Children also learn by trying different things over time, such as through experimentation and trial and error. They do this even when they’re not supposed to, or even when knowing that some outcomes might be negative, but they do so in order to learn about cause and effect and to learn about the world around them in general. This method of learning is highly analogous to reinforcement learning, which is a very active area of research and development in AI and can potentially help make significant progress toward human-like intelligence.

In the context of human learning in general, humans are able to sense the world around them and put meaning to things on their own. These things can be recognizing patterns, objects, people, and places. It can be figuring out how something works. Humans also know how to use natural language to communicate. Much of how humans learn happens in an unsupervised, self-learning, and trial-and-error way. These are all remarkable feats of the human brain; feats that are very difficult to emulate with algorithms and machines, as we discuss next.

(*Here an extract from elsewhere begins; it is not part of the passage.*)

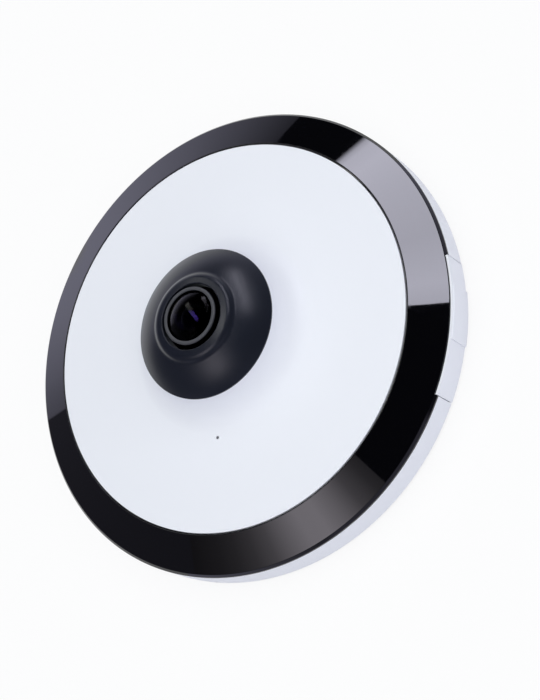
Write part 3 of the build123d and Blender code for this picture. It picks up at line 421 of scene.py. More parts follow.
def placeCard(name, card):
    # a flat card that glows more or less along its length and is seen in glossy surfaces
    if "azimuth" in card:
        level, height = onCircle(1, card["angle"])
        east, north = onCircle(1, card["azimuth"])
        back = Vector((east * level, north * level, height))
        along = Vector((-east * height, -north * height, level))
    else:
        back, along = Vector(card["middle"]).normalized(), Vector(card["along"])
        along = (along - back * along.dot(back)).normalized()
    turn = Matrix((along, back.cross(along), back)).transposed().to_4x4()
    plane = standPlane(name, card["levels"], card["short"], turn, back * card["distance"])
    material, tree, place = newMaterial(name + "Glow")
    colour = levelsAlong(tree, place, card["levels"], linear(card["colour"]))
    glow = addNode(tree, "ShaderNodeEmission", {"Color": colour, "Strength": card["radiance"]})
    addNode(tree, "ShaderNodeOutputMaterial", {"Surface": glow.outputs["Emission"]})
    plane.data.materials.append(material)
    hideFrom(plane, "camera", "diffuse", "transmission")


# screens that the ring shows: where each stands, its lower and upper edge, what it sends out, and how
# closed it is at places along its width
screens = {
    "lowerLeftScreen": {
        "azimuth": 199.7, "distance": 1.3, "height": (0.04, 1.5), "radiance": 0.13,
        "closed": [(-1.16, 0.0), (-1.06, 0.04), (-0.907, 0.12), (-0.835, 0.18), (-0.76, 0.3), (-0.67, 0.4),
                   (-0.662, 1.0), (0.662, 1.0)],
    },
    "upperScreen": {
        "azimuth": 105.7, "distance": 1.3, "height": (0.45, 1.4), "radiance": 0.02,
        "closed": [(-0.2, 1.0), (0.115, 1.0), (0.165, 0.0)],
    },
    "chamferScreen": {
        "azimuth": -50.0, "distance": 1.3, "height": (0.5, 1.1), "radiance": 0.45,
        "closed": [(-0.9, 0.0), (-0.7, 1.0), (0.6, 1.0), (0.75, 0.0)],
    },
}
screenColour = "#E4E2FF"


def placeScreen(name, screen):
    # an upright screen seen in glossy surfaces only: it darkens or greys what the ring shows
    east, north = onCircle(1, screen["azimuth"])
    back = Vector((east, north, 0))
    turn = Matrix((Vector((-north, east, 0)), Vector((0, 0, 1)), back)).transposed().to_4x4()
    plane = standPlane(name, screen["closed"], screen["height"], turn, back * screen["distance"])
    material, tree, place = newMaterial(name + "Cloth")
    closed = levelsAlong(tree, place, screen["closed"])
    glow = addNode(tree, "ShaderNodeEmission", {
        "Color": linear(screenColour), "Strength": screen["radiance"],
    })
    clear = addNode(tree, "ShaderNodeBsdfTransparent")
    mixed = addNode(tree, "ShaderNodeMixShader", {
        0: closed, 1: clear.outputs["BSDF"], 2: glow.outputs["Emission"],
    })
    addNode(tree, "ShaderNodeOutputMaterial", {"Surface": mixed.outputs["Shader"]})
    plane.data.materials.append(material)
    hideFrom(plane, "camera", "diffuse", "shadow", "transmission")


fillLamp = {"place": (0.35, -0.15, 2.2), "size": 7.0, "radiance": 1.065, "colour": (0.965, 1.0, 1.005)}


def placeFillLamp():
    # a wide soft lamp near the camera; it isn't mirrored, so the ring keeps its dark parts
    place = Vector(fillLamp["place"])
    deselectAll()
    bpy.ops.object.light_add(type="AREA", location=place)
    lamp = bpy.context.object
    lamp.name = "wideFill"
    lamp.matrix_world = Matrix.Translation(place) @ place.to_track_quat("Z", "Y").to_matrix().to_4x4()
    lamp.data.shape = "SQUARE"
    lamp.data.size = fillLamp["size"]
    # Cycles spreads a quarter of an area lamp's watts over its area
    lamp.data.energy = fillLamp["radiance"] * fillLamp["size"] ** 2 * 4
    lamp.data.color = fillLamp["colour"]
    hideFrom(lamp, "camera", "glossy", "transmission")


# glow is how much of its own light the paper shows, and covered is where that starts, out from the axis
floorSettings = {"size": 12.0, "colour": "#ECECEE", "roughness": 0.9, "glow": 0.86, "covered": (0.058, 0.064)}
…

AGI, Killer Robots, and the One-Trick Pony

AGI—producing an AI that is able to do and understand anything a human can at least as well—is still a long way off. This means that we don’t need to worry about killer robots for now, or maybe ever. Pedro Domingos, in his book The Master Algorithm¹ states, “People worry that computers will get too smart and take over the world, but the real problem is that they’re too stupid and they’ve already taken over the world.” He goes on to say that the chances of AI taking over the world are zero given the way in which machines learn and, most important, because computers don’t have a will of their own.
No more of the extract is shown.